Can you give me an example of how these open aspects of the internet have been important to you?
The open internet gives me creative power and enables me to participate. By learning simple tools like Markdown, a real easy, stripped down html language and platforms like GitHub, I can now write and contribute freely to the web. It’s a digital skill that has enabled me to promote and organize events, build websites, and share presentations and teaching materials. It just is incredible what some of these simple tools can enable individuals to do.
Getting more specific about Mozilla, how did you get involved with them and what has that been like for you?
I applied for the first Mozilla’s Science Fellowship round and despite only making it to the 1st interview, I and about 30 others were later invited to the inaugural ScienceLab Working Open Workshop (WOW), in Berlin. At the time I was only interested in coding and reproducibility. I didn’t know that much about open source. Mozilla introduced me to the open-source movement and community. It was so fun and so productive and I met the most amazing people there. Mozilla’s goal — to build a community of people working openly, taking the message to other people, and engaging with others — has really panned out.
Since then, I’ve been to two MozFests, participated in the Global Sprint, joined the Science Lab at their All Hands event in London and also received funding to help run a symposium on reproducibility at ISBE post-conference symposium.
A lot of us participated in the next WOW mentorship program as mentors. And now we’re preparing for the next one! I love how we’re a web community. We’re all over the world but they are very clever in bringing us together at specific junctions, and online, and then just keeping us in flow. What we’ve all managed to do in eight months as a group is incredible. There’s a lot of excellent folks in the network which is itself well embedded in broader open science networks.
How do you describe reproducibility to non-science people? What is it and why is it important?
There’s a few things people might be referring to when they talk about reproducibility, often conflating with replicability. The topic stems for the realisation across a wide range of fields that many published results are hard or impossible to replicate.
This results from a convergence of drivers. Variation in results of replications can be due to valid natural variation. Another driver can be publication bias towards novel, statistically significant results. This creates conditions in which potentially chance or even crafted positive results become visible whilst failed attempts to detect the same phenomenon are simply never published. This is a sort of statistical problem which ultimately drives overconfidence and is looking to be addressed through pre-registration of research, allowing the process to be peer reviewed earlier, and the process tracked. Finally, problems with reproducibility can simply result from simple human error. So solutions to these problems converge at the very least on making the code and data used to produce published results available and in a format in which they can be reproduced.
Apart from the added quality control, this means that the a greater diversity of scientific outputs are shared, and the data and software are given their rightful importance. I feel there is a lot of low hanging fruit here. Currently the computational side of research is at risk of sinking under technological progress, leaving large margins for error. Better education on software & data management and core digital skills should turn that around, instead empowering researchers through technology.
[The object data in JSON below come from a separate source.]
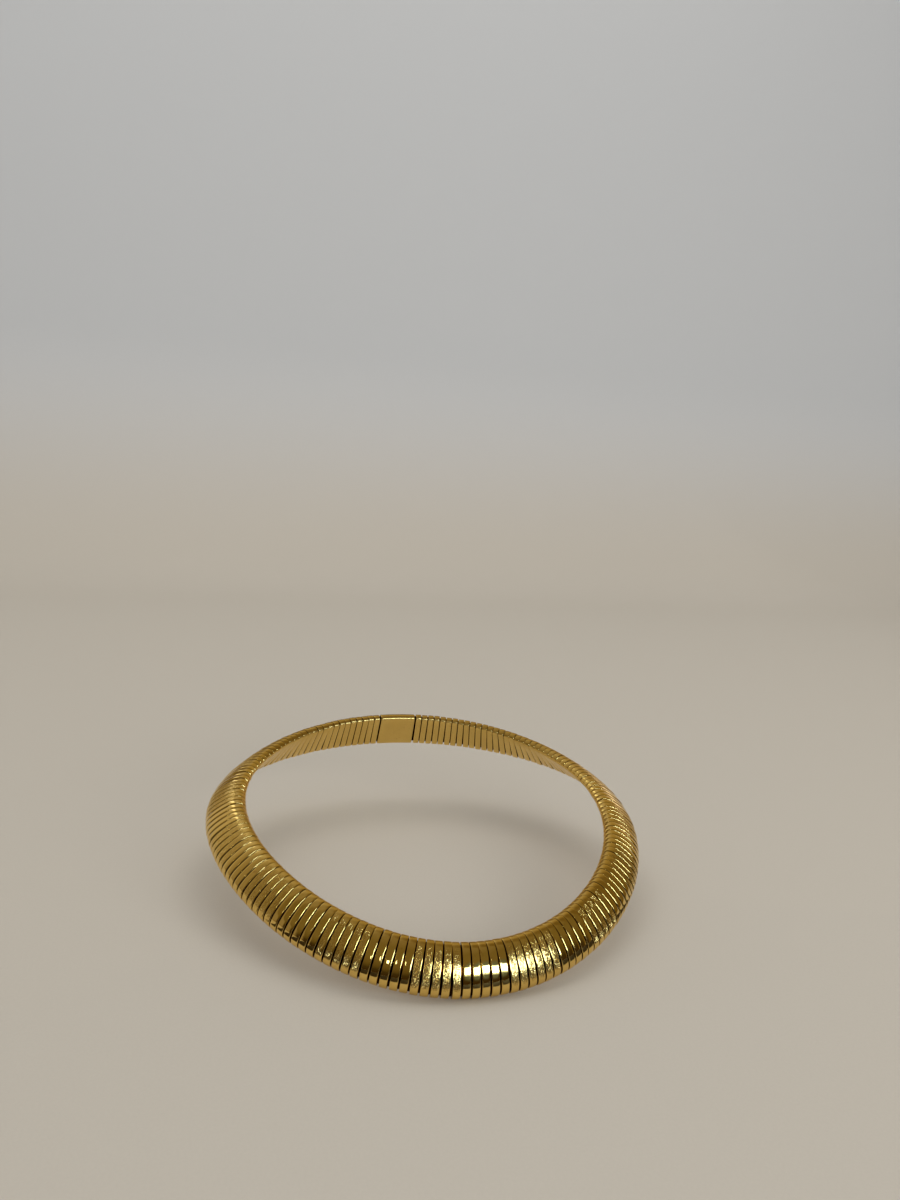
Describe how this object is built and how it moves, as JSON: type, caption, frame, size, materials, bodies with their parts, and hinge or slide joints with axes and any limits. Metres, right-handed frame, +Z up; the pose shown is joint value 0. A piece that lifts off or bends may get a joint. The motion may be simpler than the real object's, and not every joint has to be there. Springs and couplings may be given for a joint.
{
  "type": "collar choker necklace",
  "caption": "Flexible collar necklace of domed gold-tone links, plain and engraved in turn, that fan round the neck and close at the nape.",
  "frame": {"origin": "middle of the neck opening, where the neck's axis passes through the collar", "axes": "+Z up along the neck, -Y towards the throat, +Y towards the nape, +X across, the collar alike on both sides of the YZ plane"},
  "size_m": [0.1422, 0.1382, 0.0374],
  "materials": {
    "links": "polished gold plate, groups of links with fine cross-cut engraving",
    "clasp": "plain polished gold plate"
  },
  "bodies": {
    "root": {"links_left": "links", "links_right": "links", "clasp": "clasp"}
  },
  "joints": []
}
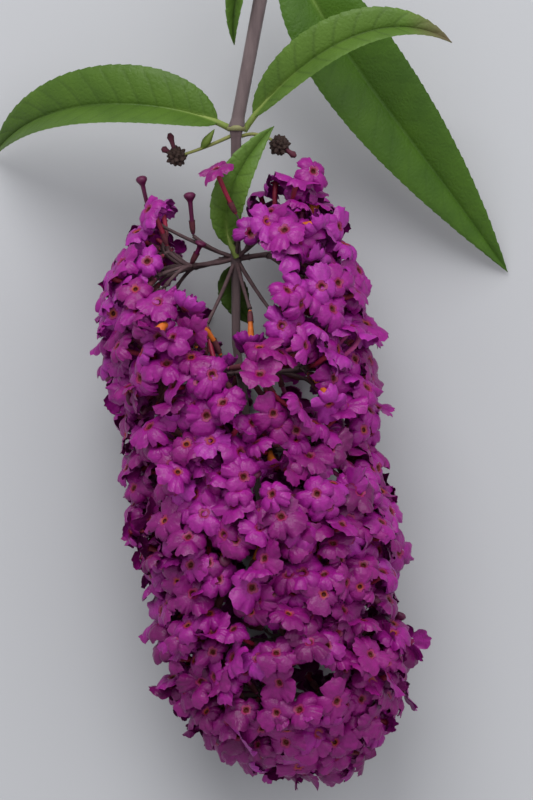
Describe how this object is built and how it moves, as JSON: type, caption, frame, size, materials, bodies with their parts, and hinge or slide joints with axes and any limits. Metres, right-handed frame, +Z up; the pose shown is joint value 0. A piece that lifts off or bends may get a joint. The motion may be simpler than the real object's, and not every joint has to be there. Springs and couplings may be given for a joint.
{
  "type": "cut flowering branch of butterfly bush",
  "caption": "Cut end of a butterfly bush branch with a long magenta flower head, a slender stem and toothed leaves, lying on its side.",
  "frame": {"origin": "middle of the underside, on the surface that the branch lies on", "axes": "+Y along the stem towards its cut end, +X to the right as the flower head is seen from above with the cut end up, +Z up"},
  "size_m": [0.1148, 0.195, 0.0588],
  "materials": {
    "stem": "matte brown-purple young bark with fine felt",
    "leaf": "matte green leaf with netted veins, paler below",
    "flower": "soft magenta-purple petals with an orange-red eye",
    "spent": "dry dark brown capsules"
  },
  "bodies": {
    "root": {"stem": "stem", "left_leaf": "leaf", "right_leaf": "leaf", "large_leaf": "leaf", "small_leaf": "leaf", "front_bract": "leaf", "back_bract": "leaf", "spent_cluster_left": "spent", "spent_cluster_right": "spent", "flowers_1_left": "flower", "flowers_1_right": "flower", "flowers_2_front": "flower", "flowers_2_back": "flower", "flowers_3_left": "flower", "flowers_3_right": "flower", "flowers_4_front": "flower", "flowers_4_back": "flower", "flowers_5_left": "flower", "flowers_5_right": "flower", "flowers_6_front": "flower", "flowers_6_back": "flower", "flowers_7_left": "flower", "flowers_7_right": "flower", "flowers_tip": "flower"}
  },
  "joints": []
}
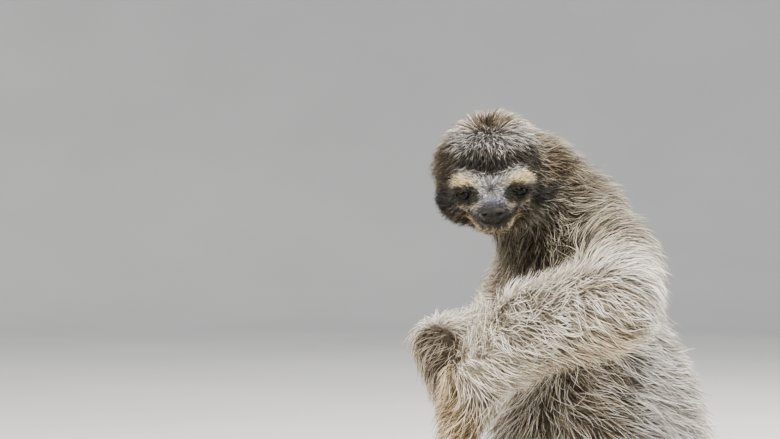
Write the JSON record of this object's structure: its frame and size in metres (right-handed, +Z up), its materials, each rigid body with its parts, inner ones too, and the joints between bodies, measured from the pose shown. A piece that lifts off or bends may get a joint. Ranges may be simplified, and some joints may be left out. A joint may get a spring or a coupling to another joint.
{
  "type": "three-toed sloth",
  "caption": "Life-size three-toed sloth sitting upright on its rump and feet, arms held out as if round a trunk, head turned to its left.",
  "frame": {"origin": "middle of the bounding box's base, on the level that the rump, the soles and the tail rest on", "axes": "+Z up. -Y is the way the face looks. The belly faces 62 degrees from that, towards -X."},
  "size_m": [0.3254, 0.2954, 0.4008],
  "materials": {
    "coat": "shaggy fur",
    "eye": "wet gloss",
    "nose": "soft satin",
    "claw": "satin horn"
  },
  "bodies": {
    "root": {"head": "coat", "neck": "coat", "trunk": "coat", "tail": "coat", "upper_arm_left": "coat", "forearm_left": "coat", "hand_left": "coat", "thigh_left": "coat", "shank_left": "coat", "foot_left": "coat", "ear_left": "coat", "upper_arm_right": "coat", "forearm_right": "coat", "hand_right": "coat", "thigh_right": "coat", "shank_right": "coat", "foot_right": "coat", "ear_right": "coat", "eye_left": "eye", "eye_right": "eye", "nose": "nose", "claw_hand_left_1": "claw", "claw_hand_left_2": "claw", "claw_hand_left_3": "claw", "claw_hand_right_1": "claw", "claw_hand_right_2": "claw", "claw_hand_right_3": "claw", "claw_foot_left_1": "claw", "claw_foot_left_2": "claw", "claw_foot_left_3": "claw", "claw_foot_right_1": "claw", "claw_foot_right_2": "claw", "claw_foot_right_3": "claw"}
  },
  "joints": []
}
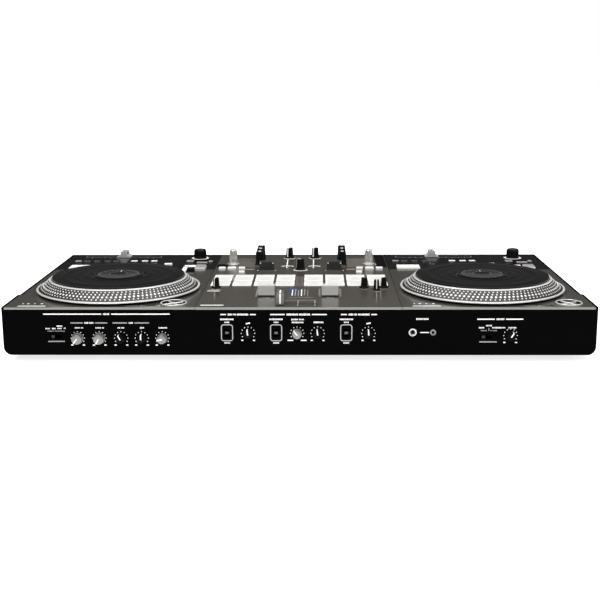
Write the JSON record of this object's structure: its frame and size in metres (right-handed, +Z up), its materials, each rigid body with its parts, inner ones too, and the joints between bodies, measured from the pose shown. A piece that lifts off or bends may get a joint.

Reproducibility also feeds into open science and to broader culture change. It’s about inviting more feedback into the research process. As long as we’re not afraid to find mistakes, open science has the potential to make science more robust and give us a fuller more accurate appreciation of our findings.
Back to Mozilla, can you tell me what impacts Mozilla’s had on your life and your work?
It’s been incredible — it’s changed my life. Mozilla has given me the tools to be able to learn, participate, and to get stuff done. They’ve put me in touch with a community of amazing, like-minded people. They’ve also given me the confidence to share my own knowledge and expertise and participate in peer to peer capacity building. I just love being with such vibrant, creative community of makers. I found my kind. They have great ideas and let those ideas ripple through.
How do you about tapping that network when you are exploring something new or testing an idea?
I’ve used the network for feedback and expertise, as well as to find the right people for collaboration on projects. At MozFest, I recruited a couple of people to help with my session, and currently, I’m helping organize OpenCon Berlin with people I met through the network. This network has allowed me to accomplish so much.
In these interactions can you tell me about a time where Mozilla didn’t meet your expectations or do you have any specific pieces of feedback on ways that they might work better?
Not really — it’s been a really positive experience. Being part of Mozilla is so important, you just feel that whatever your feedback is, it’s valued. This interview is part of why it feels so great to be part of the network. But ultimately the whole experience is about what we the participants make of it.
How might the stories we’re collecting be useful to you, if at all?
I always like hearing other people’s stories. They help me to find common ground and interesting differences. Mozillians seem to have diverse backgrounds and stories but important core threads that link us together. We share an interest in the open web and technology. We want to improve our own abilities and domains and pay it back by teaching others. But we often come from very different places. Through these stories we share our differing pathways to each other.
How would you describe the values of the open source community?
Beyond obvious ethical questions about trying to claim a stake in knowledge generated through public funding, I find working openly so powerful because it changes the incentive system for sharing. Transparent and more visible workflows allow contributors to get rightful acknowledgement from their work and for a broader range of outputs and build on reputation systems based on evidence and community engagement. Resources are therefore liberated to be reused and remixed, supercharging innovation and collaboration. And currently in science it’s important to be able to iterate and evolve from the code and the tools people are building — not just published papers. Open practices allow this.
It also builds greater community quality control enabling feedback throughout development and over more of the process. I always thought I needed a perfectly finished product before sharing it with someone else. Open source practices have taught me to share openly at an earlier stage.
It also makes life so much easier. I keep all code for my work on GitHub. I can’t tell you how satisfying it is to send people links when they ask me for resources! It also brings down the cost of on boarding. For example we’ve invested in full documentation of the repo for the project I’m currently working on. We’re looking to capitalise on this by crowdsourcing the next stage of the project.
In summary, it’s about growing the pie for all through facilitation.